Когда через три дня Штернберг снова приехал в госпиталь, Друганов уже сидел на койке и разговаривал с солдатами. Побритый, со стриженой головой, он снова стал походить на того, старого Друганова. Даже выглядел почти так же молодо. Разговаривал он уже не шепотом.

– Все прекрасно, Павел Карлович! Тут врачи нас откармливают, как людоед мальчика с пальчик... Я сначала и не понял почему. Скорее от нас хотят отделаться, выписать из госпиталя! Ну и правильно. Нас каждый день навещают товарищи. Ну, не попавшие в госпиталь. У вас в Совете был наш Сапунов? Знаете такого?

– Нет, я от Совета теперь несколько оторван. Сижу неподалеку, в «Дрездене». И знаете, с кем работаю? С Гопиусом.

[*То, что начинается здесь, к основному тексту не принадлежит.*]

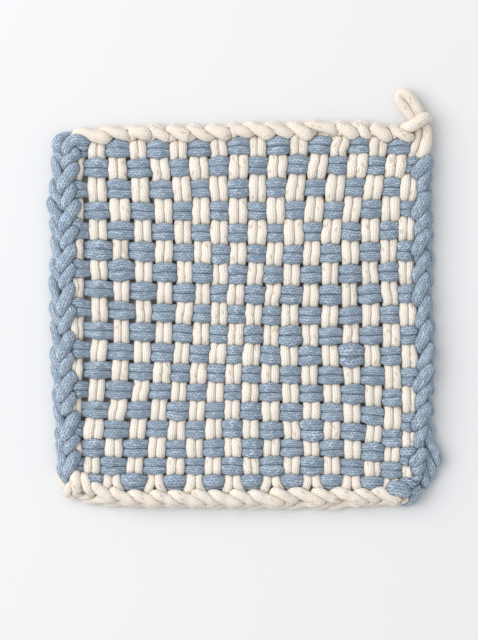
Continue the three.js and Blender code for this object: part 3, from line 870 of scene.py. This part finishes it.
for column in range(LOOPS):
    skin = surface[rings.loop == column]
    piece = cord_mesh(f"cream_loop_{column + 1:02d}", skin, cream_cotton)
    nodes = [f"warp_loop_{column + 1:02d}", "edge_chain_top", "edge_chain_bottom"]
    if column == LOOPS - 1:
        nodes += ["hanging_loop", "corner_bight"]
    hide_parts(*nodes)
    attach(piece, "root")
for row in range(LOOPS):
    skin = surface[rings.loop == LOOPS + row]
    piece = cord_mesh(f"blue_loop_{row + 1:02d}", skin, blue_cotton)
    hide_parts(f"weft_loop_{row + 1:02d}", "edge_chain_left", "edge_chain_right")
    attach(piece, "root")

# The surface it lies on, the light and the camera
floor_mesh = bpy.data.meshes.new("floor")
floor_corners = [(x * FLOOR_HALF * MM, y * FLOOR_HALF * MM, 0)
                 for x, y in ((-1, -1), (1, -1), (1, 1), (-1, 1))]
floor_mesh.from_pydata(floor_corners, [], [(0, 1, 2, 3)])
floor = bpy.data.objects.new("floor", floor_mesh)
bpy.context.scene.collection.objects.link(floor)
floor_white = bpy.data.materials.new("floor_white")
floor_white.use_nodes = True
floor_shader = floor_white.node_tree.nodes["Principled BSDF"]
floor_shader.inputs["Base Color"].default_value = (*FLOOR_WHITE, 1)
floor_shader.inputs["Roughness"].default_value = 0.95
floor_shader.inputs["Specular IOR Level"].default_value = 0.1
floor_mesh.materials.append(floor_white)

camera_data = bpy.data.cameras.new("camera")
camera_data.lens = LENS
camera_data.sensor_width = SENSOR
camera_data.sensor_fit = "AUTO"
camera = bpy.data.objects.new("camera", camera_data)
camera_high = PHOTO_HEIGHT * PIXEL * LENS / SENSOR + MAT_TOP
camera.location = Vector((*VIEW_CENTRE, camera_high)) * MM
camera_data.clip_start = 0.05
camera_data.clip_end = 10
bpy.context.scene.collection.objects.link(camera)
bpy.context.scene.camera = camera

world = bpy.data.worlds.new("studio")
world.use_nodes = True
background = world.node_tree.nodes["Background"]
background.inputs["Color"].default_value = (*SKY_WHITE, 1)
background.inputs["Strength"].default_value = SKY_STRENGTH
bpy.context.scene.world = world

light_data = bpy.data.lights.new("soft_light", "AREA")
light_data.shape = "DISK"
light_data.size = LIGHT_SIZE * MM
light_data.energy = LIGHT_POWER
light_data.color = LIGHT_TINT
light = bpy.data.objects.new("soft_light", light_data)
light.location = Vector(LIGHT_PLACE) * MM
light.rotation_mode = "QUATERNION"
light.rotation_quaternion = (-Vector(LIGHT_PLACE)).to_track_quat("-Z", "Y")
bpy.context.scene.collection.objects.link(light)
bpy.context.scene.view_settings.view_transform = "Standard"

– Ох, как здорово! Это что – продолжение нашего старого? Пригодилось?

– Пригодится. Надеемся. А с Гопиусом приятно было и встретиться и работать. Вот вас не хватает для комплекта.

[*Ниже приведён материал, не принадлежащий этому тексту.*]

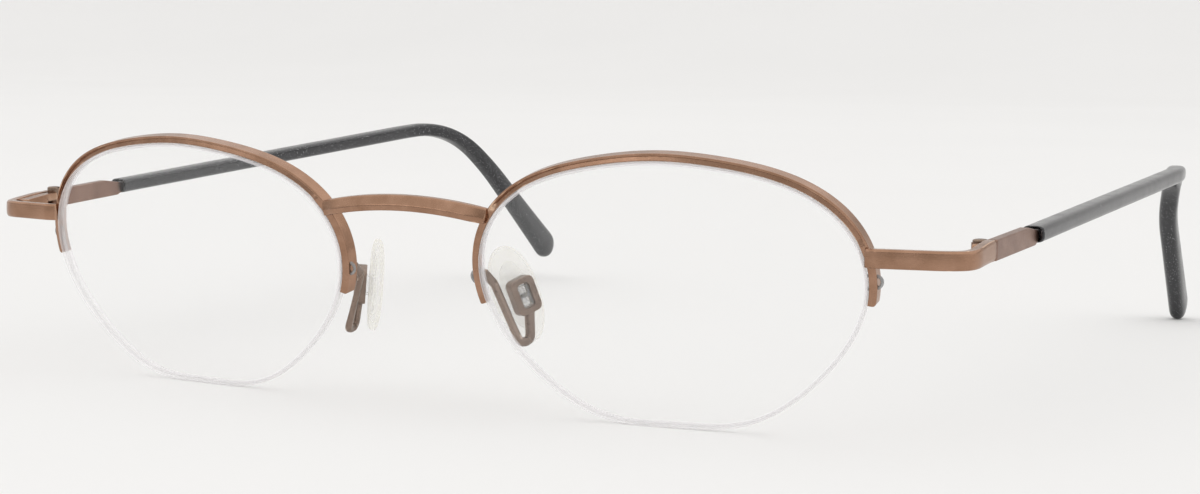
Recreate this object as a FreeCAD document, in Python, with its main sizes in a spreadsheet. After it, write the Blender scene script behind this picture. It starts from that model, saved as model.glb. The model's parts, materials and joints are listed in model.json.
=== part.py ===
import FreeCAD, Part
import Sketcher
import math
import os

from FreeCAD import Placement, Rotation, Vector

# Half rim eyeglasses, 48 mm lenses, 20 mm between them, 145 mm temples. They stand open on a table.
# X runs across the front, +X is the wearer's left. Y runs from the front back to the ear tips, Z is up.
# The wearer faces -Y. The origin is the middle of the footprint, on the table.
# Every piece is built on the left. Right pieces are mirror images, but for each temple's own set at its hinge.
# Every y below is measured from the front line, which front_line_y places in the document.

SIZES = {
    # the lens outline in polar form about its own middle: radius = mean + five harmonics
    "lens_mean": 19.55,
    "lens_oval": 3.80,
    "lens_drop": 0.60,
    "lens_square": 0.34,
    "lens_shoulder": 0.42,
    "lens_flat": 0.12,
    "lens_x": 34.0,
    "lens_height": 16.195,
    "lens_thickness": 2.0,
    "base_curve": 110.0,
    "wrap_angle": 4.8,
    "front_tilt": 11.3,
    "groove_depth": 0.35,
    "groove_width": 0.60,
    # rim section and ends, offsets measured outwards from the lens edge
    "rim_gap": 0.15,
    "rim_width": 0.9,
    "rim_depth": 1.8,
    "rim_set_back": 0.4,
    "ledge_width": 0.52,
    "ledge_depth": 0.30,
    "channel_depth": 0.30,
    "rim_end_temporal": -0.9,
    "rim_end_nasal": -2.4,
    "line_width": 0.50,
    "loop_radius": 0.75,
    "loop_wire": 0.20,
    "loop_stand": 0.45,
    "loop_hole": 0.31,
    "loop_temporal": 4.4,
    "loop_nasal": 178.0,
    # bridge
    "bridge_arch": 54.5,
    "bridge_sweep": 96.0,
    "bridge_top": 25.53,
    "bridge_front": -5.65,
    "bridge_height": 2.0,
    "bridge_depth": 1.4,
    "bridge_half": 11.5,
    # end piece, a strip that turns from the front to the side
    "strip": 1.25,
    "side_x": 69.5,
    "lug_start_x": 57.8,
    "lug_start_y": -1.15,
    "lug_corner_y": 1.15,
    "lug_low": 20.35,
    "lug_high": 22.55,
    "lug_bend": 5.0,
    # hinge
    "split_y": 10.3,
    "split_gap": 0.15,
    "hinge_x": 67.45,
    "hinge_y": 10.8,
    "knuckle": 1.05,
    "knuckle_relief": 1.17,
    "barrel_low": 20.5,
    "barrel_high": 22.9,
    "knuckle_tall": 0.84,
    "knuckle_gap": 0.04,
    "pin": 0.55,
    "pin_clearance": 0.03,
    "leaf": 0.5,
    "leaf_reach": 3.2,
    "fork_wide": 1.8,
    "fork_reach": 4.6,
    "screw_head": 0.92,
    "screw_head_tall": 0.5,
    "screw_tail": 0.2,
    "slot_width": 0.28,
    "slot_depth": 0.25,
    # temple
    "hinge_low": 20.82,
    "hinge_high": 23.27,
    "temple_rise": 0.058,
    "bar_end_y": 27.2,
    "bar_chamfer": 1.2,
    "bar_chamfer_tall": 0.62,
    "mouth_y": 26.6,
    "bend_y": 114.7,
    "ear_angle": 41.0,
    "ear_long": 38.4,
    "bend_start_y": 106.0,
    "bend_x": 67.6,
    "ear_y": 124.0,
    "ear_x": 62.1,
    "end_y": 150.0,
    "end_x": 59.4,
    "plan_bend": 30.0,
    "sleeve_thick": 2.8,
    "mouth_half": 1.03,
    "bend_half": 1.15,
    "tip_half": 2.7,
    "ear_bend": 20.0,
    "core_thick": 0.9,
    "core_tall": 1.1,
    # nose pads
    "pad_x": 10.25,
    "pad_y": 5.25,
    "pad_z": 13.9,
    "pad_long": 6.4,
    "pad_wide": 3.2,
    "pad_face": 1.0,
    "pad_back": 0.9,
    "insert_long": 4.4,
    "insert_wide": 1.9,
    "insert_thick": 0.6,
    "boss_wide": 1.2,
    "boss_long": 2.6,
    "boss_reach": 2.8,
    "plate_middle": 2.0,
    "plate_thick": 1.1,
    "plate_wide": 3.4,
    "plate_long": 4.6,
    "window_wide": 1.6,
    "window_long": 3.1,
    "trunnion": 0.30,
    "trunnion_clearance": 0.03,
    "trunnion_reach": 1.3,
    "arm_wire": 0.55,
    "arm_bend": 1.0,
    "front_line_y": -69.0,
}

# how each temple is set at its hinge, as on a worn pair: degrees it is swung in, and degrees its tip is lifted
TEMPLE_SET = {"left": (-0.5, -0.85), "right": (0.5, 0.85)}
# which way the left nose pad's length and its bearing face point
PAD_UP = (-0.242, -0.273, 0.931)
PAD_FACE = (-0.84, 0.53, -0.06)
# the left pad arm's corners, from the back of the rim down to the turn under the pad
ARM_CORNERS = [
    (9.35, -1.6, 17.2),
    (9.6, 0.9, 15.6),
    (12.5, 2.3, 8.3),
    (12.8, 4.4, 8.6),
]

doc = FreeCAD.newDocument("half_rim_eyeglasses")
sheet = doc.addObject("Spreadsheet::Sheet", "Sizes")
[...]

– А Гопиус по-прежнему сам по себе? Или в организации?

– Наш он. Поумнел. Ах, как бы хорошо было вам примкнуть к нам! К штабу Красной гвардии. А?

– Хорошо! Только я уж не штабной работник. Я человек армейский. Надо скорее выходить, сбивать двинцев в полк. Добавим верных людей из маршевых рот – представляете, какая это будет боевая сила, Павел Карлович! Как мы пригодимся!

– Правда, пригодитесь. Выходите скорее, Мстислав Петрович. И сразу же ко мне. В обсерватории я теперь бываю редко, приходите в «Дрезден», сто пятнадцатая комната на первом этаже. Вот, кажется, мы и дожили с вами до того самого дня... И будем вместе!